→ **SUPPLIED RECORDS**:
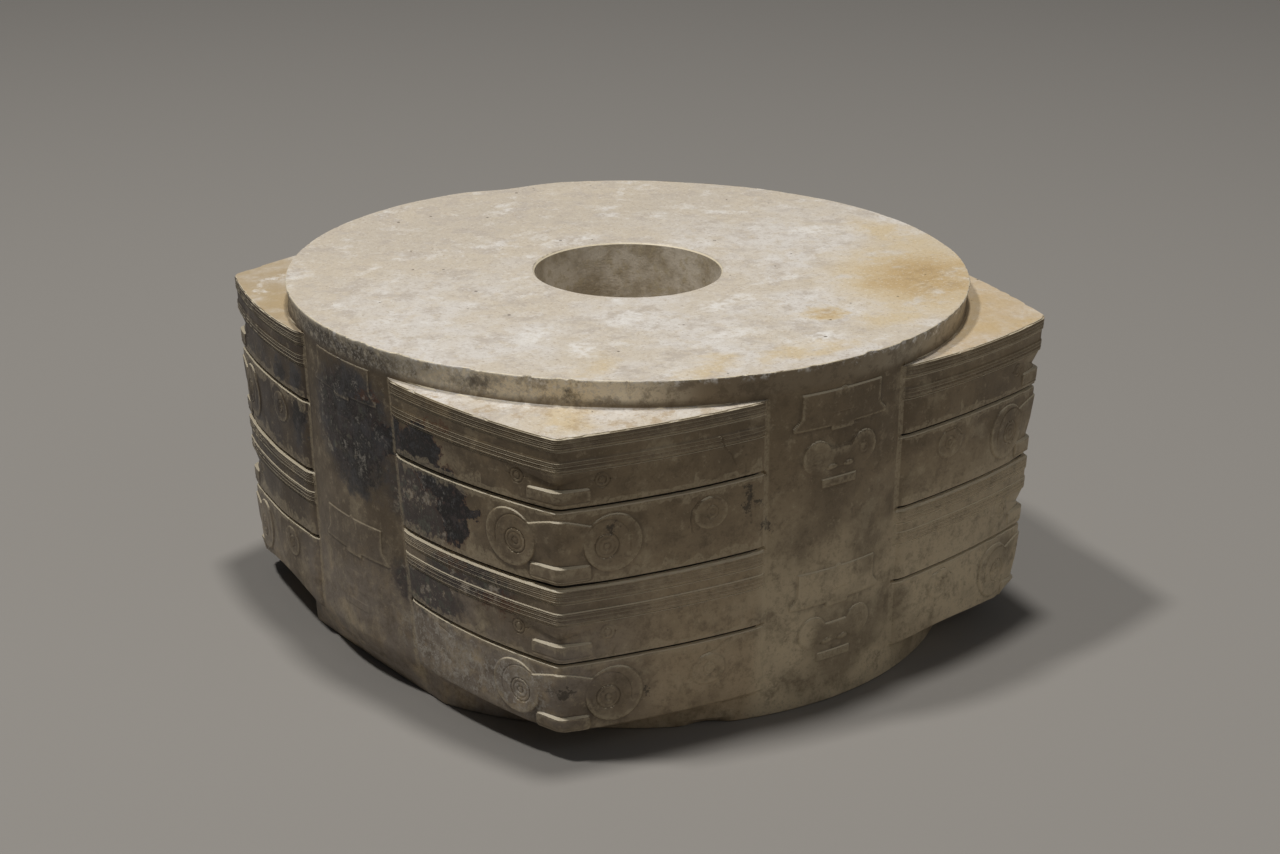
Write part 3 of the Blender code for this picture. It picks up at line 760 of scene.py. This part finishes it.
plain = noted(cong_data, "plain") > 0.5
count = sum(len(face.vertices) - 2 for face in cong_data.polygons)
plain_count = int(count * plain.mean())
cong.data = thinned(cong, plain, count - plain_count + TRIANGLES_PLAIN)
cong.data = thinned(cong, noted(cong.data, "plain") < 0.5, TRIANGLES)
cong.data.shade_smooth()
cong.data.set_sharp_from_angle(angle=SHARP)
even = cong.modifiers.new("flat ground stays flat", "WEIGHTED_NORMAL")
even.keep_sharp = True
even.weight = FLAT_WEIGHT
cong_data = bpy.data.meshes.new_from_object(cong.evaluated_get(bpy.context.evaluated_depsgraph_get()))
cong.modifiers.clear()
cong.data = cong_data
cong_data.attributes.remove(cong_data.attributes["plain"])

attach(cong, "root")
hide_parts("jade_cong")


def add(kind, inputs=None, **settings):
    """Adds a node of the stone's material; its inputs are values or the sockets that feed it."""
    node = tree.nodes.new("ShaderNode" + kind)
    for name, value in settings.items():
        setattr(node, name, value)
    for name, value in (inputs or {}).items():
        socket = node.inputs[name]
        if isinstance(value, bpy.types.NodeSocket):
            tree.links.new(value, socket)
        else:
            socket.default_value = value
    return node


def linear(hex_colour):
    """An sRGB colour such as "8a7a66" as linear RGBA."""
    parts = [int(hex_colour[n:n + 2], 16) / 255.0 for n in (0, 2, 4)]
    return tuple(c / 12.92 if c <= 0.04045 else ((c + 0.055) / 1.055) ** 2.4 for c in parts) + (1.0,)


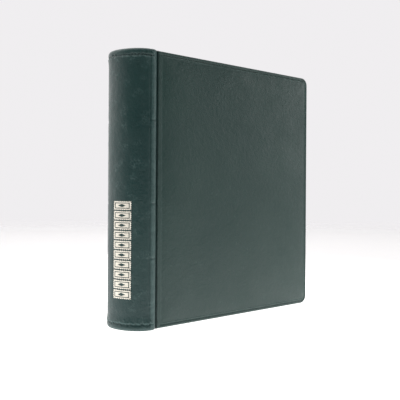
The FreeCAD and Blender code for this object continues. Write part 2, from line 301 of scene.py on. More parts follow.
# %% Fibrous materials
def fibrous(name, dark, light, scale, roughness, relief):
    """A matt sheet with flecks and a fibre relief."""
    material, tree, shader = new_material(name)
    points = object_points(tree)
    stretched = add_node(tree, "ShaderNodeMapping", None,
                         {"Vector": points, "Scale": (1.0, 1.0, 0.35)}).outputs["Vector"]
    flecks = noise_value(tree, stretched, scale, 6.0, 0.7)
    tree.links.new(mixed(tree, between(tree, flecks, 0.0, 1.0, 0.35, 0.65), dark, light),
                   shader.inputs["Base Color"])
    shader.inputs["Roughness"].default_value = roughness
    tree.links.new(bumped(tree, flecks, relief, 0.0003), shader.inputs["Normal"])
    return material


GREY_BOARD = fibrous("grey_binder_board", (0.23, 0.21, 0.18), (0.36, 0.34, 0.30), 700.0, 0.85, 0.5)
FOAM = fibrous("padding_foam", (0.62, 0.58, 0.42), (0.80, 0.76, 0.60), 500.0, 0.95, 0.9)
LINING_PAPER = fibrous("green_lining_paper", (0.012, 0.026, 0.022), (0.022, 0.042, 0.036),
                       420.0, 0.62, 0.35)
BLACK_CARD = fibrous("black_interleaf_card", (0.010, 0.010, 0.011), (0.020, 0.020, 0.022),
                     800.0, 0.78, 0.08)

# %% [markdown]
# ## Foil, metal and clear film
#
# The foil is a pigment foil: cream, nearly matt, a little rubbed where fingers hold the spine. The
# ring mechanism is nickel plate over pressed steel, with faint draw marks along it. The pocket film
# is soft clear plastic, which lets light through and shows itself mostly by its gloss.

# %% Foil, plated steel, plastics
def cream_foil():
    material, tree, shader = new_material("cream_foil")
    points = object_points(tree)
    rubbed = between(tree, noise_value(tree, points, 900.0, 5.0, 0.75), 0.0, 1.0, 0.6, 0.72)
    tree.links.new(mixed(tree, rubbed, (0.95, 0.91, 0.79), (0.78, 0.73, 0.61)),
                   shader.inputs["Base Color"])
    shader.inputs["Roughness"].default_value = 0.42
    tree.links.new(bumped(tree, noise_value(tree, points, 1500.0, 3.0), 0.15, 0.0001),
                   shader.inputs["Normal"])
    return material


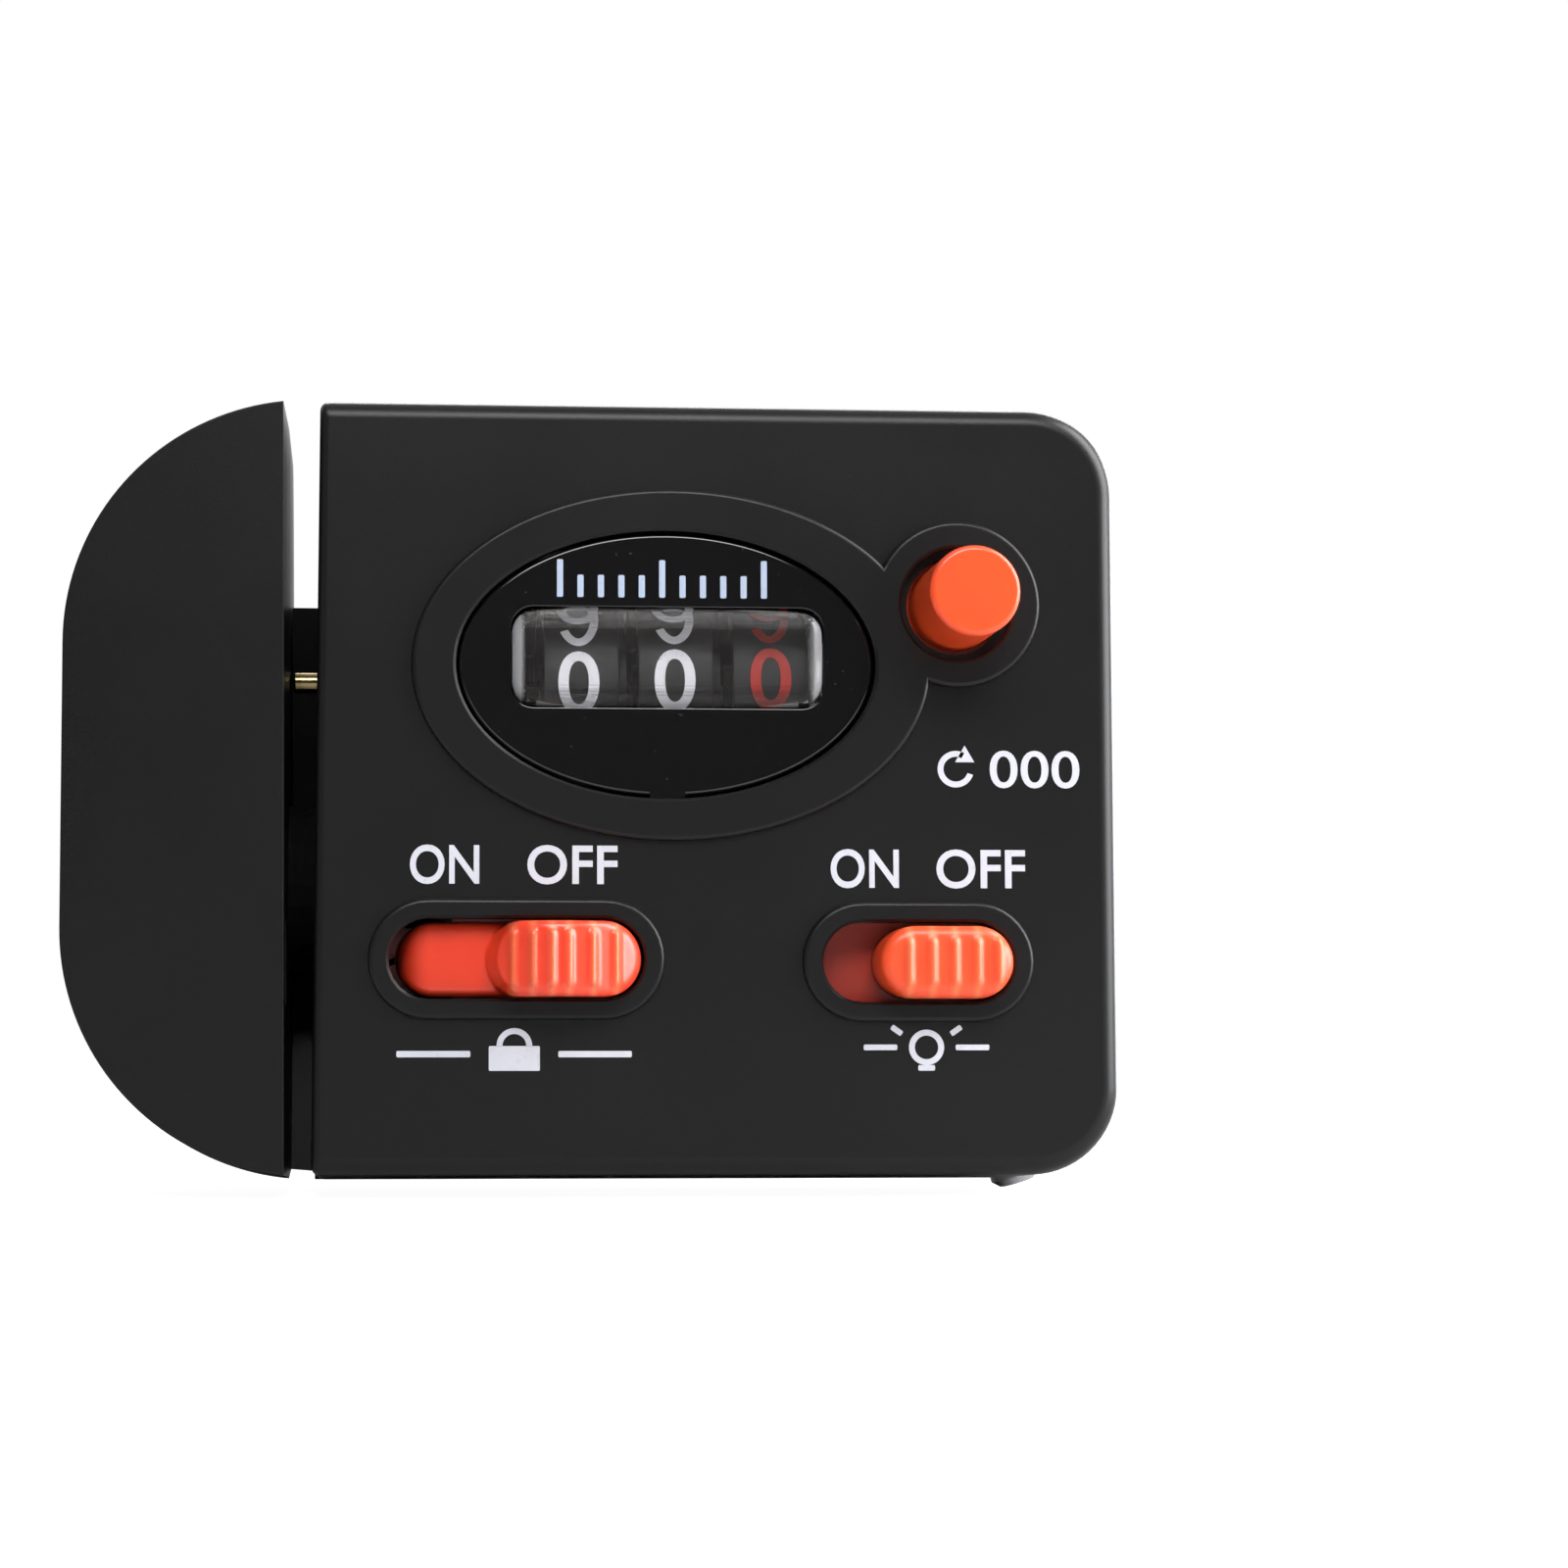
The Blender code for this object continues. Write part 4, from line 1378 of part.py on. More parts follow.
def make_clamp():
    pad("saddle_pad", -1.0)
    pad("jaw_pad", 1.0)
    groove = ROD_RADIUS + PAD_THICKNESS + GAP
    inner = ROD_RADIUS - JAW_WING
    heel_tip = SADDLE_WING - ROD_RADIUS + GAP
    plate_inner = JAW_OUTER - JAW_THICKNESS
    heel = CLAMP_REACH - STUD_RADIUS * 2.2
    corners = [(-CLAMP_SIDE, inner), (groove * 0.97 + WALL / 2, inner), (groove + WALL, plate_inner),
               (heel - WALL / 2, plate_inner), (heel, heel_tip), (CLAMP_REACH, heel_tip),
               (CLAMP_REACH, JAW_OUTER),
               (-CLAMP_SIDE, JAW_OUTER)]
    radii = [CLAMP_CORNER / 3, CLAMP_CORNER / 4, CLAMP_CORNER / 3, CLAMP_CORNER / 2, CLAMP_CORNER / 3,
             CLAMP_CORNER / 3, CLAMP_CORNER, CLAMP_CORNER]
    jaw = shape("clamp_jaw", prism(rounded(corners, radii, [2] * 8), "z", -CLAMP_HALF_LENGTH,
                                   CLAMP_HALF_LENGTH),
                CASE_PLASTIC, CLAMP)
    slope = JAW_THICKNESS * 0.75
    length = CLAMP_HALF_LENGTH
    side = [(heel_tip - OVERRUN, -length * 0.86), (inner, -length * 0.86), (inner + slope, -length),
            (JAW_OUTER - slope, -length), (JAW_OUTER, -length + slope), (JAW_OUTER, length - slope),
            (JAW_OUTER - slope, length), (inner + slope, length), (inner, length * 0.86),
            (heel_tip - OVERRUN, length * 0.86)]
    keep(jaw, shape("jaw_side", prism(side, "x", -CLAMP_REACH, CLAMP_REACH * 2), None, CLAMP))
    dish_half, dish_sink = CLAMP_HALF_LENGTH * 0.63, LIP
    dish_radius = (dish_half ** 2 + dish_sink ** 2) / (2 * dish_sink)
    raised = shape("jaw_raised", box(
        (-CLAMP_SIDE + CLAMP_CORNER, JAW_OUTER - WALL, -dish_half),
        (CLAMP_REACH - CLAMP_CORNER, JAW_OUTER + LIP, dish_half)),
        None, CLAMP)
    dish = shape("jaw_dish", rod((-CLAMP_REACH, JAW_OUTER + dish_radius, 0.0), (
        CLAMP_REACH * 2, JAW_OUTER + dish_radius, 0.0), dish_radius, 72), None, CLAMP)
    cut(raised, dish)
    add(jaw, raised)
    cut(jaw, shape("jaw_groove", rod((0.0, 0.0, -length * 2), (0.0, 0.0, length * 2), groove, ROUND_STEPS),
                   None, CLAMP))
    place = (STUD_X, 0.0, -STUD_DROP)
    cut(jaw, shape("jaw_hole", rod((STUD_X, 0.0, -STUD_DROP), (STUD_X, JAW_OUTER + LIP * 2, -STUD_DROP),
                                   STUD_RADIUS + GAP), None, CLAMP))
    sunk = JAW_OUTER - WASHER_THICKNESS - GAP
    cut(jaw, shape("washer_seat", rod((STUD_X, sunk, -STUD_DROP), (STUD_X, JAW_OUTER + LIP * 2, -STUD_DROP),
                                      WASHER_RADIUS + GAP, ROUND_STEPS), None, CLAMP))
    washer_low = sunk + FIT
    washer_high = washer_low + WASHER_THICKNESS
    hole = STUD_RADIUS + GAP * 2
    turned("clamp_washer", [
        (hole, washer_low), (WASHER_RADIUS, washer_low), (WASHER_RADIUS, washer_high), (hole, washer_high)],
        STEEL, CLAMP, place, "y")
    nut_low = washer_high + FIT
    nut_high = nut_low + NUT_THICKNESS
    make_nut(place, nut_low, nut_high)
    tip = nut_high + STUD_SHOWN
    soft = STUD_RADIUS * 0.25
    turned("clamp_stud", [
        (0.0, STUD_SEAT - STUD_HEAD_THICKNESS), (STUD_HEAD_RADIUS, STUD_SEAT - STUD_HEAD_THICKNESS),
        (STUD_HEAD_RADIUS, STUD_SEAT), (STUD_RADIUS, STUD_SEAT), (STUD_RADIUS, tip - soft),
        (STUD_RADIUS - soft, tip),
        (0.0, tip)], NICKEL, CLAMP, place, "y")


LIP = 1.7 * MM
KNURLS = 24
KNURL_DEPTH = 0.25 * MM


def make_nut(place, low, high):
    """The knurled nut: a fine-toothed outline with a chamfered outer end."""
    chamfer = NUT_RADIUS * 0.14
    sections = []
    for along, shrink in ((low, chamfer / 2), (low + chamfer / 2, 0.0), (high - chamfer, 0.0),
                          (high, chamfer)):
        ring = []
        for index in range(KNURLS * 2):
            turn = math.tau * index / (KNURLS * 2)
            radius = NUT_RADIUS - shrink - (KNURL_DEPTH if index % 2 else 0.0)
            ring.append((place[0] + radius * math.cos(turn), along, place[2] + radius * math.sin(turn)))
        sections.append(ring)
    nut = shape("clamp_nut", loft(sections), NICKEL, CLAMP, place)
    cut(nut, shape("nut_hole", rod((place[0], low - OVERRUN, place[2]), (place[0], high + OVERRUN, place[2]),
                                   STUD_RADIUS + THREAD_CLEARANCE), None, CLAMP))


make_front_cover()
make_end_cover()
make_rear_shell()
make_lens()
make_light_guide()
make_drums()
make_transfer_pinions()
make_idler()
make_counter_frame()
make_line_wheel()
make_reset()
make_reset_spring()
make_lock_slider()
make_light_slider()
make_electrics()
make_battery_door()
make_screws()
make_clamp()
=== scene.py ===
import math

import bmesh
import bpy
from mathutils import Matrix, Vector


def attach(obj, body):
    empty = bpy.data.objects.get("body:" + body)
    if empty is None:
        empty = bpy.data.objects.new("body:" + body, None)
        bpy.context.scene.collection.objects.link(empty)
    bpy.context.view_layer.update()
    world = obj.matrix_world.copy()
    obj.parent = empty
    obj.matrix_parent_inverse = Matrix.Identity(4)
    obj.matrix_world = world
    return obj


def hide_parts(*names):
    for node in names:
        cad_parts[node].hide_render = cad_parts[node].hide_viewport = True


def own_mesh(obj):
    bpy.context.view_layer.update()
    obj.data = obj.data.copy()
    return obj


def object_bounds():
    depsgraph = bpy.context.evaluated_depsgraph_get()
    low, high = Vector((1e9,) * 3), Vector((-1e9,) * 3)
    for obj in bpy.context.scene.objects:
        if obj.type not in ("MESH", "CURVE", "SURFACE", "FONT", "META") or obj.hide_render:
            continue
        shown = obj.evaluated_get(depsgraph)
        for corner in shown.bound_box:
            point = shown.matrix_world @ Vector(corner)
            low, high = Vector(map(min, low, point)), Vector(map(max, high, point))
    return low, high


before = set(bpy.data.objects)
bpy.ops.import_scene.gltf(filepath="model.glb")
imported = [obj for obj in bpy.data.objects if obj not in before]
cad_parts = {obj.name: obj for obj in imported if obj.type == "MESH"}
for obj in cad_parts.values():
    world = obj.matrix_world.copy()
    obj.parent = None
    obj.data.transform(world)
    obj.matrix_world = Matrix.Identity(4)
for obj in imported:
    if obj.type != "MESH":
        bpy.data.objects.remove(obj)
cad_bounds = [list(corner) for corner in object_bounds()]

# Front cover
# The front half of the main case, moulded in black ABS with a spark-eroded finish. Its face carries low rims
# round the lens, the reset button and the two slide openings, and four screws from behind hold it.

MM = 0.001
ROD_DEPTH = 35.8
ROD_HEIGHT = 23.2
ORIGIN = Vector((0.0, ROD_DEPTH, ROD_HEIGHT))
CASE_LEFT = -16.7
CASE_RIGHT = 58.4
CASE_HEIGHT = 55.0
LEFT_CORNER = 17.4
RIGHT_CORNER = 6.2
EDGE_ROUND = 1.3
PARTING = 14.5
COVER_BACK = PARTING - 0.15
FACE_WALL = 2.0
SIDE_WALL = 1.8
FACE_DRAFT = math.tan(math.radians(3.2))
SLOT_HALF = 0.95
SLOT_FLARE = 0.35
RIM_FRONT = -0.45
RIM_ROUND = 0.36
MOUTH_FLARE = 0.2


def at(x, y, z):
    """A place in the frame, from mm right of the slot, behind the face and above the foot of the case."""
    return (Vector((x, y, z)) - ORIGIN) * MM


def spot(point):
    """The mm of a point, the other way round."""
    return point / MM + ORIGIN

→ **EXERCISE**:
Reproduce exactly the lines from the one containing "obj.data = obj.data.copy()" through the one containing "cad_bounds = [list(corner)", inclusive, and nothing else.

→ **THE OUTPUT**:
    obj.data = obj.data.copy()
    return obj


def object_bounds():
    depsgraph = bpy.context.evaluated_depsgraph_get()
    low, high = Vector((1e9,) * 3), Vector((-1e9,) * 3)
    for obj in bpy.context.scene.objects:
        if obj.type not in ("MESH", "CURVE", "SURFACE", "FONT", "META") or obj.hide_render:
            continue
        shown = obj.evaluated_get(depsgraph)
        for corner in shown.bound_box:
            point = shown.matrix_world @ Vector(corner)
            low, high = Vector(map(min, low, point)), Vector(map(max, high, point))
    return low, high


before = set(bpy.data.objects)
bpy.ops.import_scene.gltf(filepath="model.glb")
imported = [obj for obj in bpy.data.objects if obj not in before]
cad_parts = {obj.name: obj for obj in imported if obj.type == "MESH"}
for obj in cad_parts.values():
    world = obj.matrix_world.copy()
    obj.parent = None
    obj.data.transform(world)
    obj.matrix_world = Matrix.Identity(4)
for obj in imported:
    if obj.type != "MESH":
        bpy.data.objects.remove(obj)
cad_bounds = [list(corner) for corner in object_bounds()]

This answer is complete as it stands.